• [Source data]
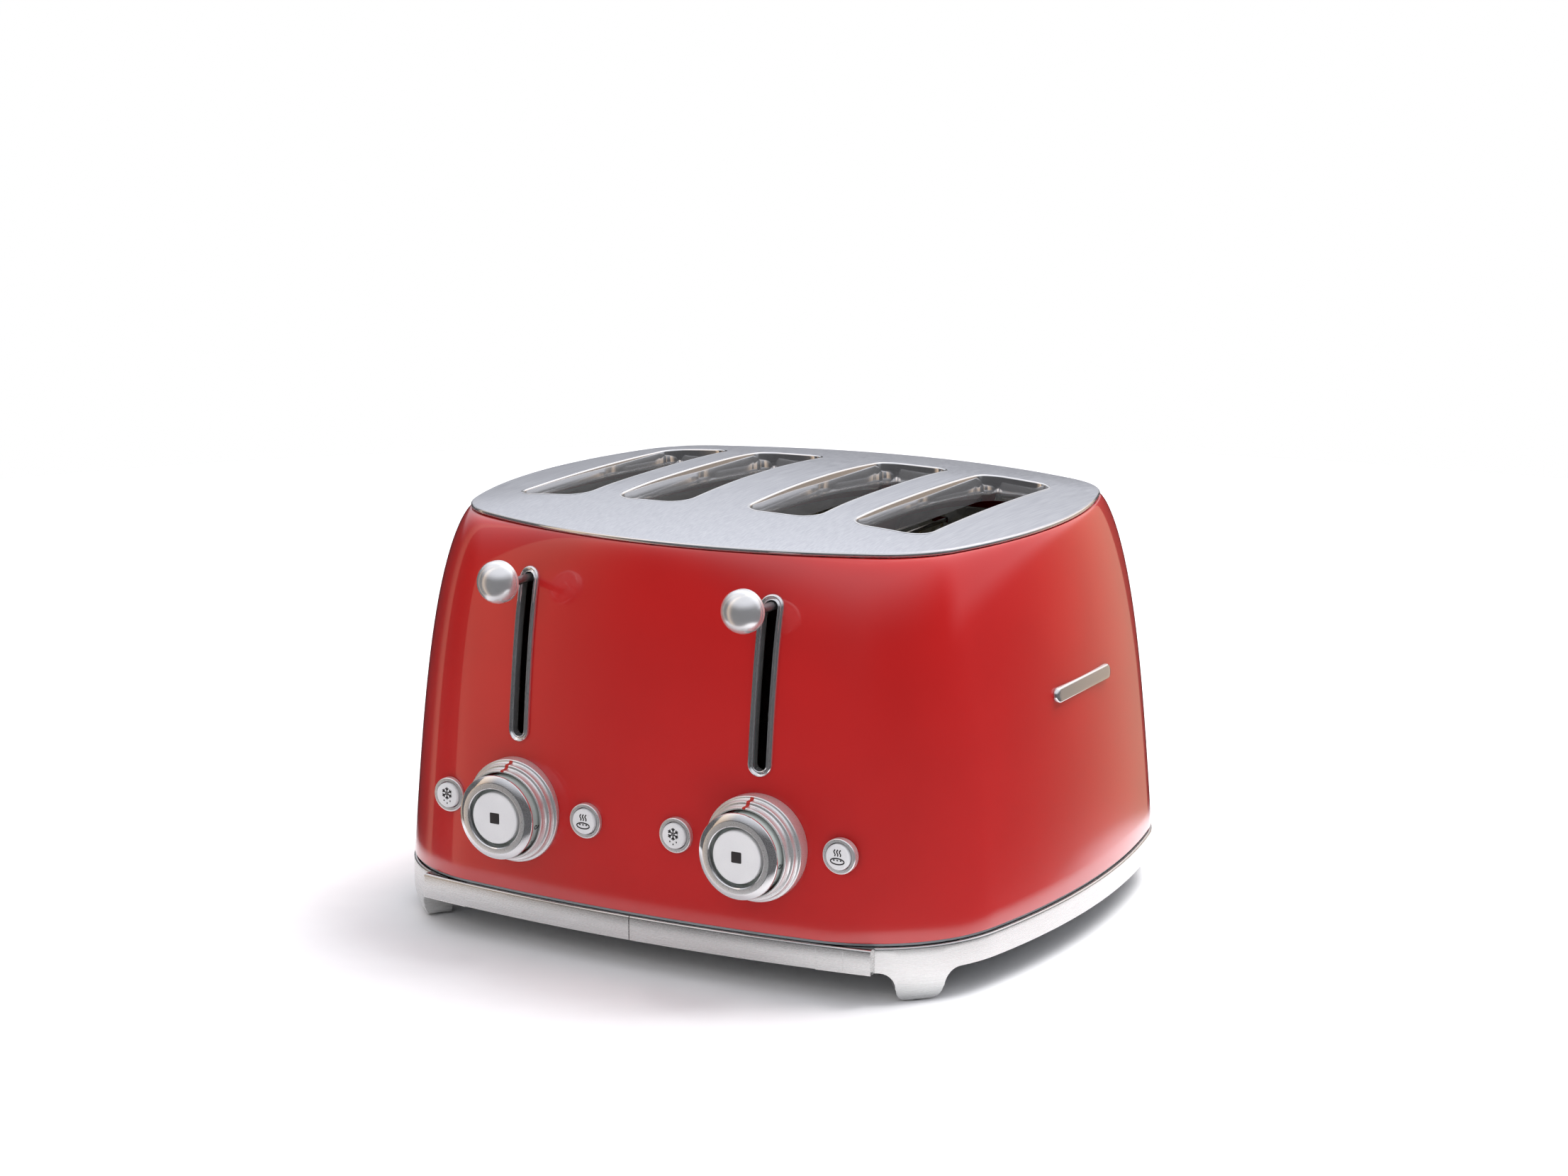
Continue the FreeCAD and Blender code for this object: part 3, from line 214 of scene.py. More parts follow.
def brushed_steel_plate():
    """Stainless sheet brushed along its length: short bright lines and a soft wide gloss."""
    material = surface("brushed_stainless_plate", "#cfd0d4", 0.34, 1.0)
    lines = spots(material, 0.5, (1, 0.02, 1), 3.0)
    shades(material, lines, "#c6c7cc", "#d8d9dc")
    rough(material, lines, 0.3, 0.38)
    return bumps(material, lines, 0.0025)


def satin_steel_band():
    """Steel strip polished, then dulled: an even pale grey with faint lengthwise lines."""
    material = surface("satin_steel_band", "#d2d2d1", 0.27, 0.9)
    lines = spots(material, 0.25, (0.02, 0.02, 1), 2.0)
    shades(material, lines, "#cfcfce", "#d6d6d5")
    rough(material, lines, 0.25, 0.29)
    return bumps(material, lines, 0.0004)


def bright_chrome():
    """Chrome plate on zinc or steel: a near mirror with the faint waves of its polishing."""
    material = surface("bright_chrome", "#e6e6e7", 0.07, 0.88)
    waves = spots(material, 4.0)
    rough(material, waves, 0.05, 0.09)
    return bumps(material, waves, 0.001)


def satin_chrome():
    """Pearl chrome on turned brass: bright, but its highlights spread."""
    material = surface("satin_chrome", "#ececec", 0.3, 0.75)
    grit = spots(material, 0.4)
    rough(material, grit, 0.27, 0.32)
    return bumps(material, grit, 0.0003)


def knob_chrome():
    """Satin chrome of the lever knobs, a little duller than the dial trim."""
    material = surface("satin_chrome_knob", "#e4e4e5", 0.24, 0.75)
    return rough(material, spots(material, 0.7), 0.21, 0.27)


def moulded(name, colour, darker, roughness):
    """Moulded ABS with the fine spark-eroded grain of its tool."""
    material = surface(name, colour, roughness, IOR=1.53)
    grain = spots(material, 0.35)
    shades(material, spots(material, 25), darker, colour)
    rough(material, grain, roughness - 0.04, roughness + 0.06)
    return bumps(material, grain, 0.012)


def galvanised_sheet():
    """Zinc-coated steel: a dull spangle of grey patches with pin-sharp borders."""
    material = surface("galvanised_steel", "#8d9092", 0.42, 1.0)
    spangle = cells(material, 7)["Color"]
    shades(material, spangle, "#7f8284", "#a3a6a8", 0.1, 0.9)
    rough(material, spangle, 0.34, 0.5)
    return bumps(material, spots(material, 1.2), 0.01)


def nickel_wire():
    """Nickel-plated steel wire, drawn and slightly heat-tinted near the elements."""
    material = surface("nickel_plated_wire", "#b5b1a8", 0.26, 1.0)
    shades(material, spots(material, 18), "#a39a88", "#bdbab4")
    return bumps(material, spots(material, 0.5), 0.006)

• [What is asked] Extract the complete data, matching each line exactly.

• [Response to this task]
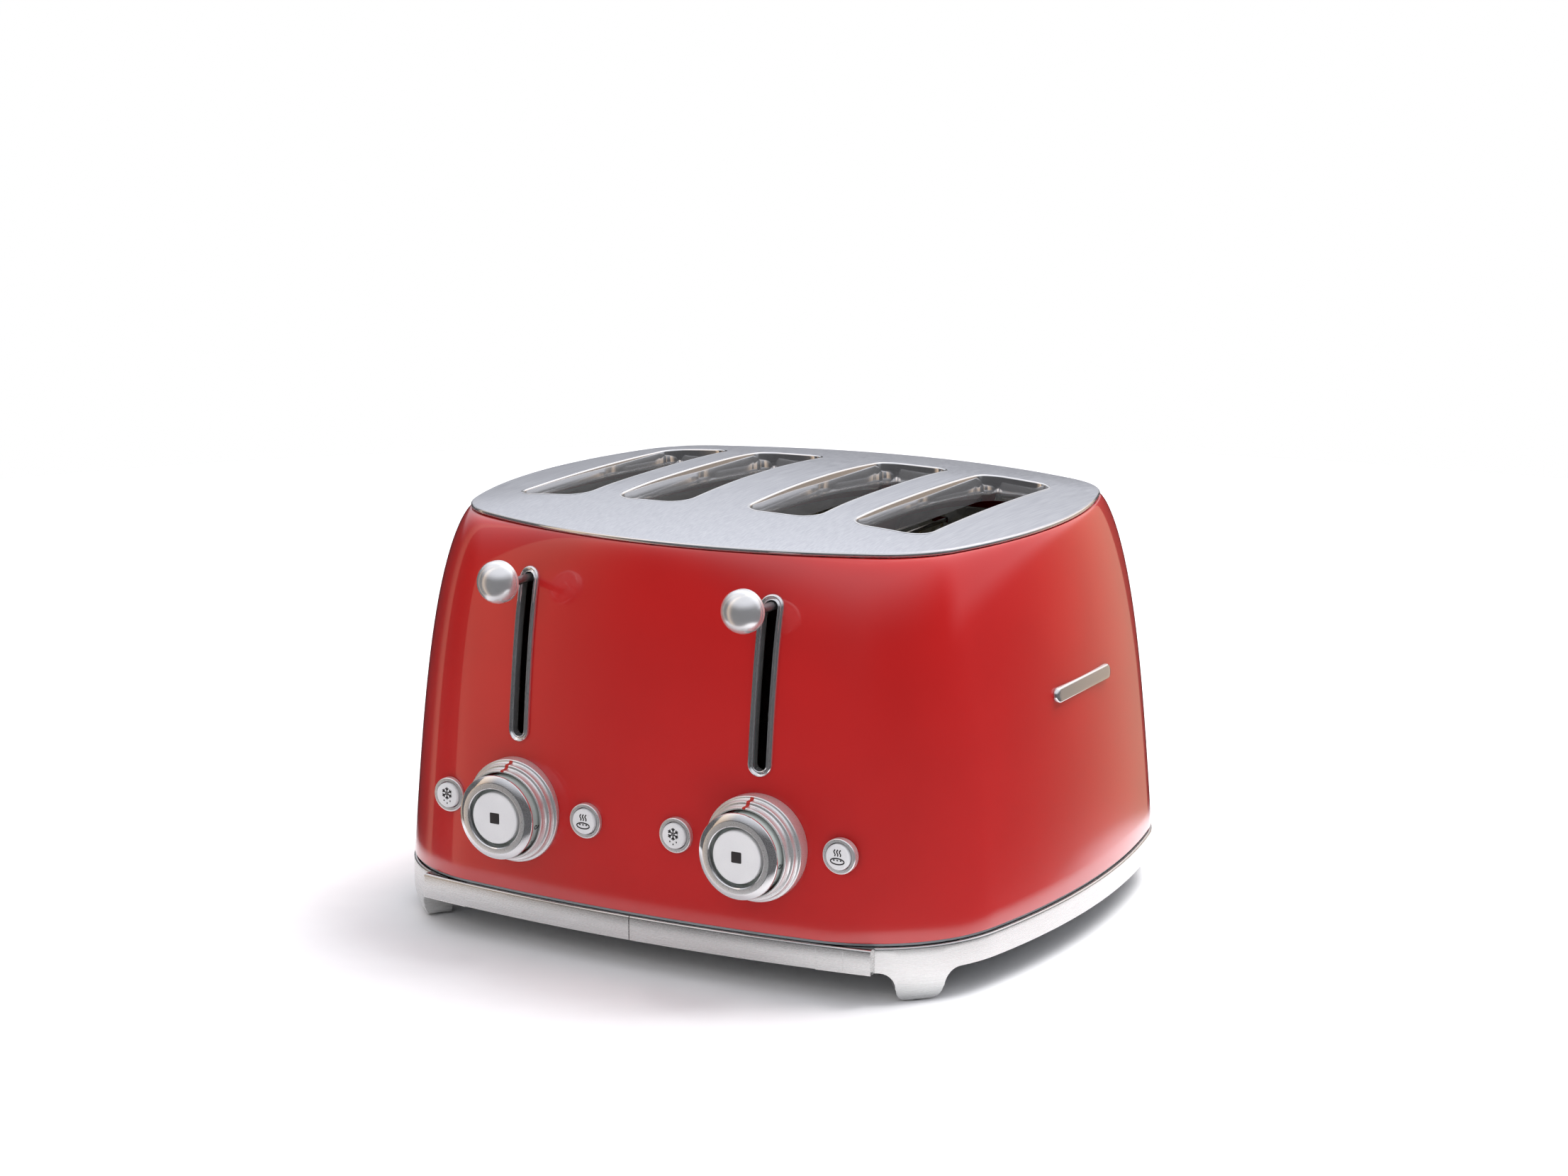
Continue the FreeCAD and Blender code for this object: part 3, from line 214 of scene.py. More parts follow.
def brushed_steel_plate():
    """Stainless sheet brushed along its length: short bright lines and a soft wide gloss."""
    material = surface("brushed_stainless_plate", "#cfd0d4", 0.34, 1.0)
    lines = spots(material, 0.5, (1, 0.02, 1), 3.0)
    shades(material, lines, "#c6c7cc", "#d8d9dc")
    rough(material, lines, 0.3, 0.38)
    return bumps(material, lines, 0.0025)


def satin_steel_band():
    """Steel strip polished, then dulled: an even pale grey with faint lengthwise lines."""
    material = surface("satin_steel_band", "#d2d2d1", 0.27, 0.9)
    lines = spots(material, 0.25, (0.02, 0.02, 1), 2.0)
    shades(material, lines, "#cfcfce", "#d6d6d5")
    rough(material, lines, 0.25, 0.29)
    return bumps(material, lines, 0.0004)


def bright_chrome():
    """Chrome plate on zinc or steel: a near mirror with the faint waves of its polishing."""
    material = surface("bright_chrome", "#e6e6e7", 0.07, 0.88)
    waves = spots(material, 4.0)
    rough(material, waves, 0.05, 0.09)
    return bumps(material, waves, 0.001)


def satin_chrome():
    """Pearl chrome on turned brass: bright, but its highlights spread."""
    material = surface("satin_chrome", "#ececec", 0.3, 0.75)
    grit = spots(material, 0.4)
    rough(material, grit, 0.27, 0.32)
    return bumps(material, grit, 0.0003)


def knob_chrome():
    """Satin chrome of the lever knobs, a little duller than the dial trim."""
    material = surface("satin_chrome_knob", "#e4e4e5", 0.24, 0.75)
    return rough(material, spots(material, 0.7), 0.21, 0.27)


def moulded(name, colour, darker, roughness):
    """Moulded ABS with the fine spark-eroded grain of its tool."""
    material = surface(name, colour, roughness, IOR=1.53)
    grain = spots(material, 0.35)
    shades(material, spots(material, 25), darker, colour)
    rough(material, grain, roughness - 0.04, roughness + 0.06)
    return bumps(material, grain, 0.012)


def galvanised_sheet():
    """Zinc-coated steel: a dull spangle of grey patches with pin-sharp borders."""
    material = surface("galvanised_steel", "#8d9092", 0.42, 1.0)
    spangle = cells(material, 7)["Color"]
    shades(material, spangle, "#7f8284", "#a3a6a8", 0.1, 0.9)
    rough(material, spangle, 0.34, 0.5)
    return bumps(material, spots(material, 1.2), 0.01)


def nickel_wire():
    """Nickel-plated steel wire, drawn and slightly heat-tinted near the elements."""
    material = surface("nickel_plated_wire", "#b5b1a8", 0.26, 1.0)
    shades(material, spots(material, 18), "#a39a88", "#bdbab4")
    return bumps(material, spots(material, 0.5), 0.006)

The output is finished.